# How To Reapply Sunscreen?



## dimpleyy (Jul 12, 2009)

I know you're supposed to reapply after a few hours of sun exposure and after swimming and such. How do I reapply sunscreen without ruining my makeup? (foundation/concealer) Thanks!


----------



## revoltofagirl (Jul 12, 2009)

you can get a powder sunscreen (I think peter thomas roth makes one) and that shouldn't mess with your makeup! hope that helps!


----------



## ztirkazoid (Jul 12, 2009)

You can also try using a physical sunscreen instead of a chemical one.  The physical filters do not deteriorate (or deteriorate less) with sun exposure compared to a sunscreen with chemical filters.


----------



## gildedangel (Jul 12, 2009)

You could get a light moisturizer with SPF that you can pat onto your face without ruining your makeup!


----------



## atwingirl (Jul 12, 2009)

Quote:

   Originally Posted by *dimpleyy* 

 
_I know you're supposed to reapply after a few hours of sun exposure and after swimming and such.
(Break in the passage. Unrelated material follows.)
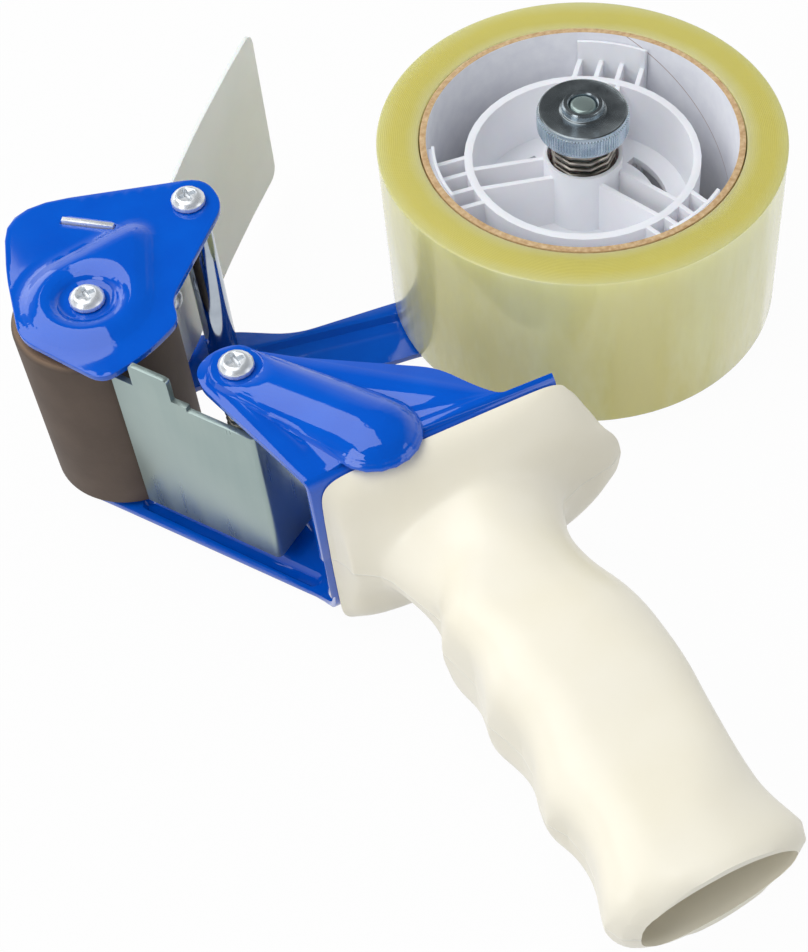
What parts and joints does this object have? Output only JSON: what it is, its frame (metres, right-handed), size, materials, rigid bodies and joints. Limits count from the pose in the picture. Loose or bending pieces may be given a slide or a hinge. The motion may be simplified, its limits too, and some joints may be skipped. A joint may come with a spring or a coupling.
{
  "type": "hand tape dispenser",
  "caption": "Hand-held packing tape dispenser: blue pressed steel frame, rubber roller, toothed knife, braked white hub with a roll of clear tape, cream pistol grip.",
  "frame": {"origin": "Centre of the flat head of the hub stud, on its outer face, which the dispenser rests on when it lies on its side.", "axes": "+Z runs along the hub's axis from the stud head to the tension nut. +Y points from the grip up to the tape, as held in use. +X points from the roller back to the roll of tape."},
  "size_m": [0.1932, 0.2569, 0.0641],
  "materials": {
    "blue_paint": "gloss enamel",
    "zinc": "zinc plated, satin",
    "chrome": "plated",
    "dark_steel": "burnished",
    "roller_rubber": "matt",
    "white_plastic": "moulded",
    "knife_steel": "ground",
    "flap_plastic": "satin",
    "fibre": "pressed fibre",
    "kraft_card": "wound kraft card",
    "clear_tape": "wound clear film, straw tint",
    "cream_plastic": "moulded, satin"
  },
  "bodies": {
    "frame": {"side_frame": "blue_paint", "front_side_plate": "blue_paint", "roller_shaft": "chrome", "guide_rod": "chrome", "guard_pivot_rod": "chrome", "roller_screw_near": "zinc", "rod_screw_near": "zinc", "pivot_screw_near": "zinc", "roller_screw_far": "zinc", "rod_screw_far": "zinc", "pivot_screw_far": "zinc", "knife_plate": "zinc", "knife": "knife_steel", "knife_rivet_1": "zinc", "knife_rivet_2": "zinc", "flap_rivet_1": "zinc", "flap_rivet_2": "zinc", "hub_stud": "zinc", "hub_lock_nut": "zinc", "hub_washer": "fibre", "handle_half_near": "cream_plastic", "handle_half_far": "cream_plastic", "handle_bolt_front": "zinc", "handle_bolt_rear": "zinc"},
    "roller": {"roller_sleeve": "roller_rubber", "roller_core": "white_plastic"},
    "guard": {"front_guard": "zinc", "guard_spring": "dark_steel"},
    "flap": {"tape_flap": "flap_plastic"},
    "hub": {"tape_hub": "white_plastic", "tension_spring": "dark_steel"},
    "roll": {"tape_core": "kraft_card", "tape_roll": "clear_tape"},
    "spring_seat": {"spring_washer": "zinc"},
    "nut": {"tension_nut": "dark_steel"}
  },
  "joints": [
    {"name": "roller_spin", "type": "hinge", "parent": "frame", "child": "roller", "pos_m": [-0.125, 0.006, 0.03], "axis": [0, 0, 1], "continuous": true},
    {"name": "guard_swing", "type": "hinge", "parent": "frame", "child": "guard", "pos_m": [-0.1047, -0.0298, 0.03], "axis": [0, 0, 1], "range_deg": [0, 28], "stiffness_Nm_per_rad": 0.08, "springref_deg": -17.19},
    {"name": "flap_flex", "type": "hinge", "parent": "frame", "child": "flap", "pos_m": [-0.10127, 0.02661, 0.03], "axis": [0, 0, 1], "range_deg": [-8, 8], "stiffness_Nm_per_rad": 0.3},
    {"name": "hub_spin", "type": "hinge", "parent": "frame", "child": "hub", "pos_m": [0, 0, 0.03], "axis": [0, 0, 1], "continuous": true},
    {"name": "roll_load", "type": "slide", "parent": "hub", "child": "roll", "axis": [0, 0, 1], "range_m": [0, 0.055]},
    {"name": "spring_press", "type": "slide", "parent": "frame", "child": "spring_seat", "axis": [0, 0, 1], "range_m": [-0.0019, 0.00095], "deforming": ["tension_spring"]},
    {"name": "nut_turn", "type": "hinge", "parent": "spring_seat", "child": "nut", "pos_m": [0, 0, 0.059], "axis": [0, 0, 1], "range_deg": [-700, 350]}
  ],
  "couplings": [
    {"joint": "nut_turn", "follows": "spring_press", "rad_per_m": 6283.2}
  ]
}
How do I reapply sunscreen without ruining my makeup? (foundation/concealer) Thanks!_

 
I just ordered that Peter Roth product from Sephora two days ago! I think Color Science makes one as well. The reviews on it were mixed. Some users found it spilled in their bags and others could not tell if it was really working or had applied enough for true protection. I will come back  and let you know my take when I get this little goodie in the mail.


----------



## dimpleyy (Jul 12, 2009)

Oh wow, I didn't know there's such things as powder sunscreen.

Thanks guys!


----------



## yodagirl (Jul 12, 2009)

Bare Escentuals also makes a really nice powder sunscreen....I love it


----------



## Zephyra (Aug 11, 2009)

I love Jane Iredale's Powder-Me SPF.  It's in a powder puff which is easier than the pre-loaded brushes, IMHO.  (I have the ColorScience one as well.)  But I don't trust it for full coverage.  If I'm going to be out in the sun, I wear DDF Organic Block Spf 30 under my foundation in place of my regular moisturizer and use the powder sunblock over my makeup...and then I wear a hat.  Can't be too careful


----------